The spectacle of the King welcoming Volodymyr Zelensky to Sandringham, after the doubtless exhausted Ukrainian President had flown by helicopter from London, moved my heart. It was a generous, courteous and kindly act.

As the visit had been arranged at the last moment, there is no doubt that King Charles wanted personally to show solidarity with Zelensky, who was so vilely abused by President Trump and his venomous deputy, JD Vance, on Friday.

Like most people, the King was evidently appalled by the orchestrated humiliation of Zelensky by the two thugs in the White House and wanted to demonstrate his moral support.

Zelensky may be an imperfect politician, but he is a brave man who leads a country ravaged by a war in which many thousands of its people have been killed. It was truly sickening to watch him being hounded by these pampered bullies secure in the Oval Office, so far from danger.

Thank God, I thought to myself when the King shook hands with Zelensky outside Sandringham House before their private meeting, that our head of state is a decent and reasonable man and not a mercenary braggart incapable of observing basic civilities.

To be fair, I had a similar reaction when I saw footage of Sir Keir Starmer embracing Zelensky outside No 10 on Saturday afternoon.

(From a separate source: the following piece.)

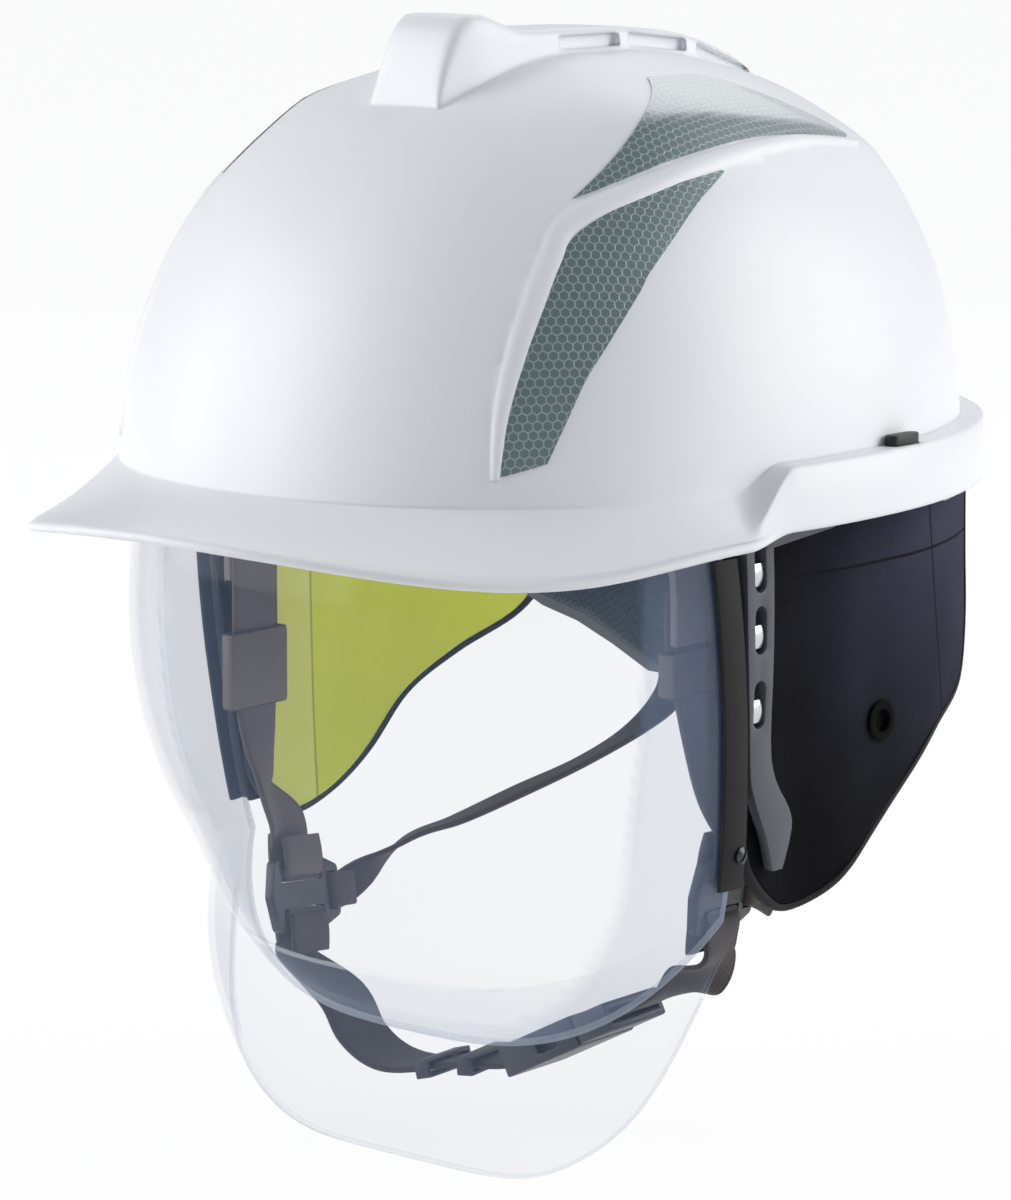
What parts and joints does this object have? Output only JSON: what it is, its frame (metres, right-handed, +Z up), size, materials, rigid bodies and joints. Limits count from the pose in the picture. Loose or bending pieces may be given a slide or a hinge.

For all our Prime Minister’s many shortcomings, he showed human feeling for a visibly stricken Zelensky.

And yet there’s no denying the PM has put the King in an awkward position by extending an invitation to Trump for an unprecedented second state visit to Britain. Admittedly, Buckingham Palace had accepted the ill-conceived plan, offering a night at Balmoral or Dumfries House in Scotland, the country where Trump’s mother was born.

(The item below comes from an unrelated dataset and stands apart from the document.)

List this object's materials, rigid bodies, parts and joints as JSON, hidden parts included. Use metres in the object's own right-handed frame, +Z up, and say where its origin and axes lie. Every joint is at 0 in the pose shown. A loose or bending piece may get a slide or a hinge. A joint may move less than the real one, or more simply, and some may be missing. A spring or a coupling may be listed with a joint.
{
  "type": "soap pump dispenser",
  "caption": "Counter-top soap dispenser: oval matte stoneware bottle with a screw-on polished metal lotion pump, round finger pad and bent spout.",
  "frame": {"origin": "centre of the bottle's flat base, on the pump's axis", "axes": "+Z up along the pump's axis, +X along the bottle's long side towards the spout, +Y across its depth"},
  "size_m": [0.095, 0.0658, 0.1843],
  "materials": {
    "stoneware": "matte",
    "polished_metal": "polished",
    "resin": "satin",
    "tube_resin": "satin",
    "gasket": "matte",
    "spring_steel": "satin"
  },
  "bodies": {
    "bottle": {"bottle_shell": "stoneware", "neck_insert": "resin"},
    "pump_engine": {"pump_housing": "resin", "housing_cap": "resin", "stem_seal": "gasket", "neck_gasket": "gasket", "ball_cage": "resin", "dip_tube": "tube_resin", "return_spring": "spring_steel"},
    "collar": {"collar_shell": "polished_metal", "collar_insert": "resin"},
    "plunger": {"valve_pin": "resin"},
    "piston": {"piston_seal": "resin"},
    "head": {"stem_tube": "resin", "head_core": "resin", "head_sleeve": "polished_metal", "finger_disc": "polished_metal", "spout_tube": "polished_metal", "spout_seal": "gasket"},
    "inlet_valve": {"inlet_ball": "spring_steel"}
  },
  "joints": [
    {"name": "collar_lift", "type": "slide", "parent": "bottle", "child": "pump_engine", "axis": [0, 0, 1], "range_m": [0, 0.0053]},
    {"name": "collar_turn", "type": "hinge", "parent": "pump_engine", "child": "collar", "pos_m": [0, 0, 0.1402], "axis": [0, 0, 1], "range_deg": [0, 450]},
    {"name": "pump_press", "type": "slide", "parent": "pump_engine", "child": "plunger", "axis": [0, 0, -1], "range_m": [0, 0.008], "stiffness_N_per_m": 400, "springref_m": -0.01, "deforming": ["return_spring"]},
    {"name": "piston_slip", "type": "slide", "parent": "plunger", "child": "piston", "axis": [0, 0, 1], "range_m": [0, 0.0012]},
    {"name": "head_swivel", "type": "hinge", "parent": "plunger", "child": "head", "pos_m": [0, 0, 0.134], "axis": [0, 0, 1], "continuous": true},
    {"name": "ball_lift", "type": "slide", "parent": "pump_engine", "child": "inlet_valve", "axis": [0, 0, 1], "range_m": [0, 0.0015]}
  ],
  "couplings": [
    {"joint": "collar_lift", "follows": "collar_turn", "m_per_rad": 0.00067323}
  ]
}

King Charles gives Ukrainian President Volodymyr Zelensky a particularly warm welcome at Sandringham today

King Charles gives Ukrainian President Volodymyr Zelensky a particularly warm welcome at Sandringham today

Is Sir Keir now regretting his eager invitation, which was delivered in person to Trump last Thursday in what seemed an undignified and ingratiating manner? He has saddled the King with a task to which no one other than Trump himself is now looking forward.

Charles’s private distaste for Trump may surpass that of the late Queen. According to a book by my colleague Craig Brown, a few weeks after Trump’s state visit in 2019 she confided to a lunch guest that she had found him ‘very rude’. She reportedly particularly disliked ‘the way he couldn’t stop looking over her shoulder, as though in search of others more interesting’.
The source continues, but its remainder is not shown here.